• [Rows]
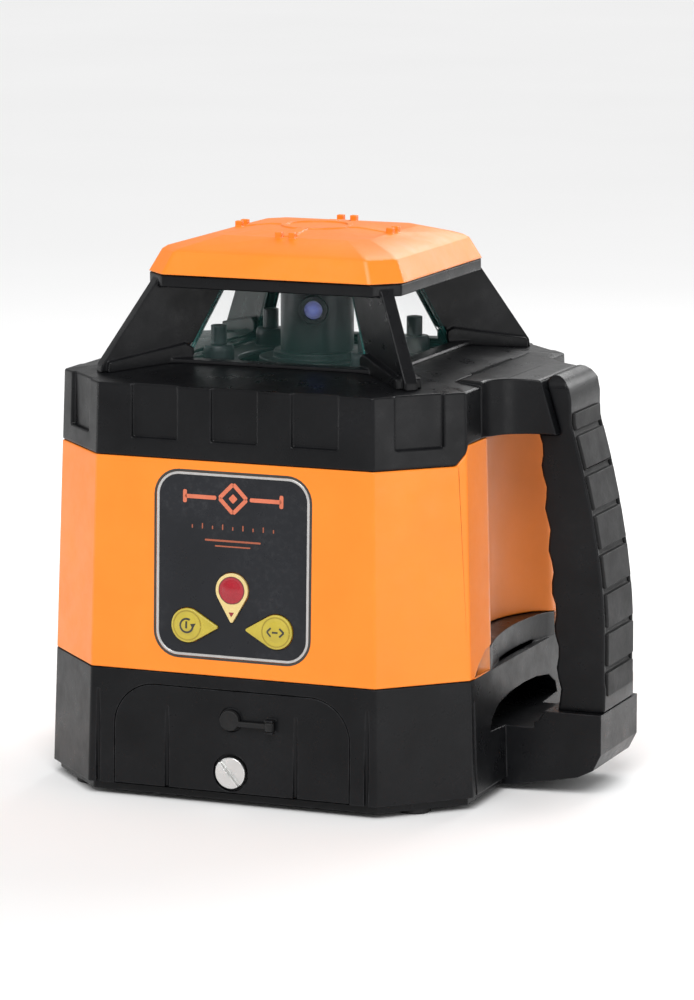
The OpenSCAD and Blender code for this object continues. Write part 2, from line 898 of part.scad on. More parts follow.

* * *

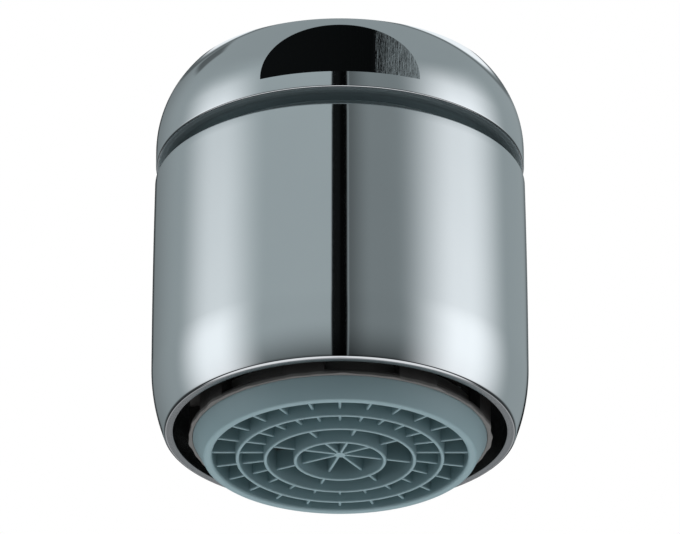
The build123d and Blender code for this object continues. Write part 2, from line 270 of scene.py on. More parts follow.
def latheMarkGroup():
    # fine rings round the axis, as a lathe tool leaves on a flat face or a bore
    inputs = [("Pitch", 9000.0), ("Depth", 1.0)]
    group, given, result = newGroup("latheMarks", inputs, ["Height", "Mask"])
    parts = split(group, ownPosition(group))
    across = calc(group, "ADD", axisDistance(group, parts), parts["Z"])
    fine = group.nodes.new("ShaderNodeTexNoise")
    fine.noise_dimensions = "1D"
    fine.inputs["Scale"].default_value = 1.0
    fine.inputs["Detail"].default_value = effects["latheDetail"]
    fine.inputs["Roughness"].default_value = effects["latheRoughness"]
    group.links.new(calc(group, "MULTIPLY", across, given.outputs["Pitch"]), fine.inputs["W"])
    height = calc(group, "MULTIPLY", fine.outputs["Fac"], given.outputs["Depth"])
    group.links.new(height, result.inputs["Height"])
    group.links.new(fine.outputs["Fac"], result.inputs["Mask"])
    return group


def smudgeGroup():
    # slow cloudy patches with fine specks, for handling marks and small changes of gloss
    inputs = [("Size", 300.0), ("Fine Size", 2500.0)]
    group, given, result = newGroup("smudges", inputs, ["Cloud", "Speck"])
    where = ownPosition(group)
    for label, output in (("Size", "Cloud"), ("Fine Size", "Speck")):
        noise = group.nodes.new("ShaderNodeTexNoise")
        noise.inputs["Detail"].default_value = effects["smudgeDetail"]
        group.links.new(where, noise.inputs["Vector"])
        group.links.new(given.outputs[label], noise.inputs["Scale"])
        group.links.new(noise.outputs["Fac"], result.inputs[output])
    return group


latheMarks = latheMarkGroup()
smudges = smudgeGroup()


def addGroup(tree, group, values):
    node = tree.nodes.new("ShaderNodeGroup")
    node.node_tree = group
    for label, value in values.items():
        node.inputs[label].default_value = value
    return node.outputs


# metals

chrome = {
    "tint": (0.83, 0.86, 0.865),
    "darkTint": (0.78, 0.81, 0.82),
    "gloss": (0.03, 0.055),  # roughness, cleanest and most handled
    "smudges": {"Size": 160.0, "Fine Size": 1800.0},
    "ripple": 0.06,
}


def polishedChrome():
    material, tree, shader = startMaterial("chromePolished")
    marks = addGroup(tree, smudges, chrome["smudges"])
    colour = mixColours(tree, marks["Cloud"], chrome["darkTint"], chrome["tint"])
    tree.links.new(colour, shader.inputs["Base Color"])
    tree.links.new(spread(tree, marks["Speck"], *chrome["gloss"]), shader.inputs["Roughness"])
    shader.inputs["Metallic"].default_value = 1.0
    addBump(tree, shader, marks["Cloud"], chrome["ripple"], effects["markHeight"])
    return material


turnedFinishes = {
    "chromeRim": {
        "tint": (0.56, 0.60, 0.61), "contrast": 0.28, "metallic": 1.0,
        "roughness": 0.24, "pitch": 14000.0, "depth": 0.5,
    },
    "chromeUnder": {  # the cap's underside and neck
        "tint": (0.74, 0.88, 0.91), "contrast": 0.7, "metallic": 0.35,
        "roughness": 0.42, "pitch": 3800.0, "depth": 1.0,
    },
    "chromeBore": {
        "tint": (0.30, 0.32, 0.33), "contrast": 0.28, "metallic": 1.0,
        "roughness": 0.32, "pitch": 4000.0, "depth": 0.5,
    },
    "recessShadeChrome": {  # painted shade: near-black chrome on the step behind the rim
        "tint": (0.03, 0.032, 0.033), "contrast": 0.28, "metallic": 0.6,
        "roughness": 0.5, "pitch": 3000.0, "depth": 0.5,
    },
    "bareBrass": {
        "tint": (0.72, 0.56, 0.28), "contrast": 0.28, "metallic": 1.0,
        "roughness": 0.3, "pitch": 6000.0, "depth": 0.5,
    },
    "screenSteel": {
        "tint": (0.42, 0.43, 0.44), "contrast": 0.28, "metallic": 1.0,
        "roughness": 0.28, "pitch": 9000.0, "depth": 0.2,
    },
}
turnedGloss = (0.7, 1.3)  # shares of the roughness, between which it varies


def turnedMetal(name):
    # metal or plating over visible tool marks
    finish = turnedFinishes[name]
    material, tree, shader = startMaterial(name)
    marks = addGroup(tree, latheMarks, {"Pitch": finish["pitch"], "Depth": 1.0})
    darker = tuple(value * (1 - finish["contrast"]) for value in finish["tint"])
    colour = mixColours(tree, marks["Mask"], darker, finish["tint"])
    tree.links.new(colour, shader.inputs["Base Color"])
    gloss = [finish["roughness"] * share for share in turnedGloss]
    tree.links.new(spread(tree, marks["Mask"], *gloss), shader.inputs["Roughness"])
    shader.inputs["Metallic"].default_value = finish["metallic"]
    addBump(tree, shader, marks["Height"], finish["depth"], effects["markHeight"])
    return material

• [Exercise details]
Copy every line in the entries above that has the string "Blender" in it.

• [Completed task]
The OpenSCAD and Blender code for this object continues. Write part 2, from line 898 of part.scad on. More parts follow.
The build123d and Blender code for this object continues. Write part 2, from line 270 of scene.py on. More parts follow.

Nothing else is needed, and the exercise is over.